◆ Set problem
Gather up all lines that carry the word "parts".

◆ Given material
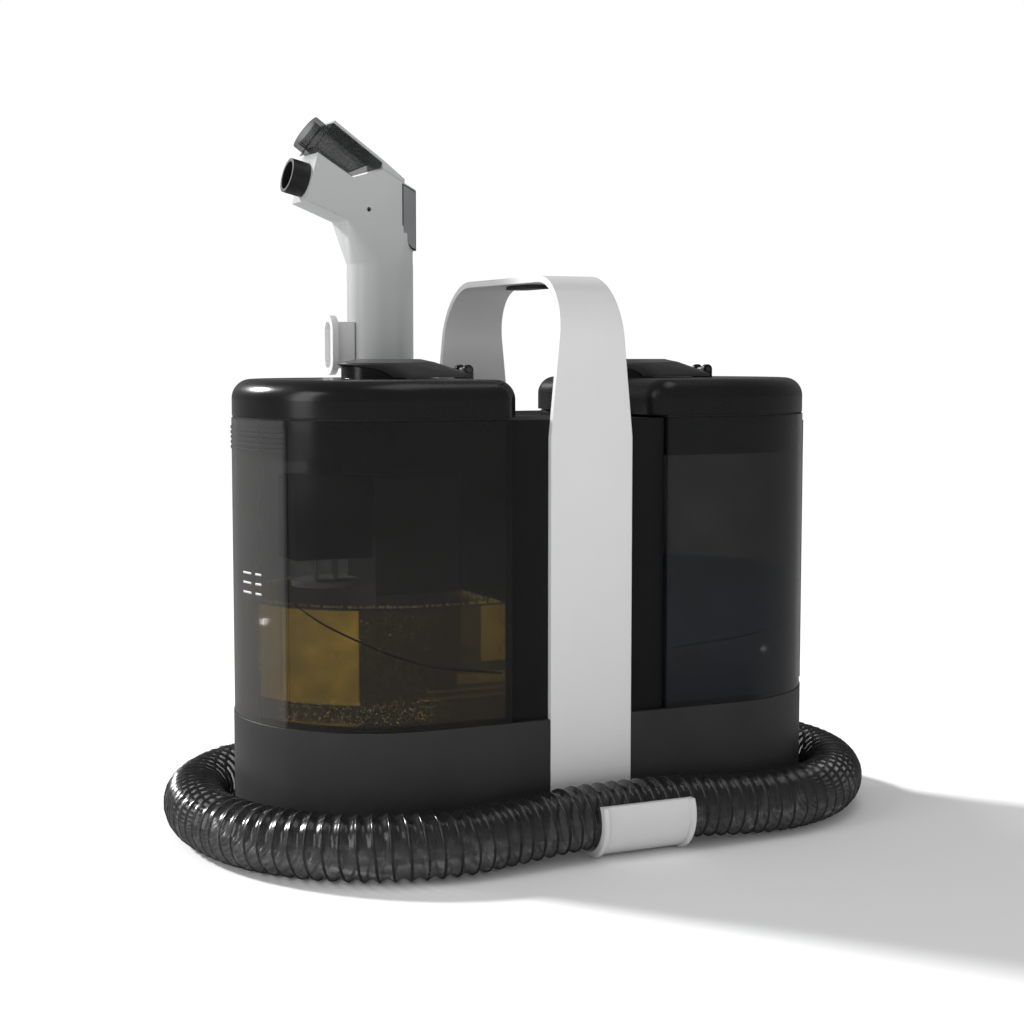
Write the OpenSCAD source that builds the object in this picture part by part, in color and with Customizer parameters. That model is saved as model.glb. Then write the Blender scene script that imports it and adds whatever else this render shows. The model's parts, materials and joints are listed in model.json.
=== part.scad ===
// Portable carpet cleaner: base, motor column, carry band, two lift-out tanks,
// a suction hose lying round the base and a hand tool parked in a rear dock.
// Millimetres. X runs along the length (clean tank at +X), the front is at -Y,
// and the floor is z = 0 under the middle of the base.

/* [Plan of the machine] */
// Radius of the rounded ends, half of the depth
end_radius = 80; // [76:0.5:84]
// Distance from the middle to the centre of each rounded end
end_centre = 92.5; // [88:0.5:98]
// Width of the motor column between the tanks
column_width = 92; // [88:1:96]

/* [Heights] */
// Height of the base, where the tanks stand
base_height = 70; // [64:1:78]
// Height of a tank from the base to its lid
tank_height = 161; // [140:1:180]
// Height of a lid
lid_height = 21; // [19:0.5:24]
// Top of the carry band
band_top = 308; // [298:1:320]

/* [Walls and fits] */
// Wall of the base and the column
shell_wall = 3; // [2.5:0.1:3.5]
// Wall of a tank
tank_wall = 2.5; // [2:0.1:3]
// Gap between lifted parts and what they stand in
lift_gap = 0.4; // [0.3:0.05:0.6]
// Radial clearance of a turning pin or shaft
running_gap = 0.05; // [0.02:0.01:0.09]

/* [Carry band] */
// Width of the band on the base
band_width = 49; // [44:1:52]
// Width of the band at its top
band_top_width = 32; // [28:1:36]
// Thickness of the band
band_thick = 3.5; // [3:0.1:4]
// Radius of the band's upper corners
band_corner = 34; // [26:1:44]

/* [Hose and hand tool] */
// Outer diameter of the hose
hose_d = 34; // [32:0.5:36]
// Height of the top of the grip tube
grip_top = 338; // [330:1:346]
// Height of the bottom of the grip tube
grip_bottom = 112; // [104:1:124]
// Half width of the hand tool's head
head_half = 14; // [12:0.5:16]

/* [Hidden] */
$fn = 96;
ROUND = 48;
HULL_ROUND = 32;
CAP_ROUND = 56;
EPS = 0.01;

tank_top = base_height + tank_height;
lid_seat = tank_top + 1.2;
lid_top = tank_top + lid_height;
plate_z = 4;
foot_d = 22;

// Column and tanks in plan
column_half = column_width / 2;
column_depth = end_radius - 3.5;
post_spots_x = [-column_half + 8, column_half - 8];
post_spots_z = [base_height + 18, tank_top - 14];
tank_in = column_half + 1;
tank_r = end_radius - 0.5;
lid_in = column_half - 6;
skirt_gap = lift_gap;
skirt_wall = 2;
skirt_z = tank_top - 21;
lid_corner = 14;
lid_round = 10.5;
lid_wall = 2.2;

// Carry band
band_y = end_radius;
band_in = band_y - band_thick;
groove_gap = 0.3;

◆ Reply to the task
Write the OpenSCAD source that builds the object in this picture part by part, in color and with Customizer parameters. That model is saved as model.glb. Then write the Blender scene script that imports it and adds whatever else this render shows. The model's parts, materials and joints are listed in model.json.
// Gap between lifted parts and what they stand in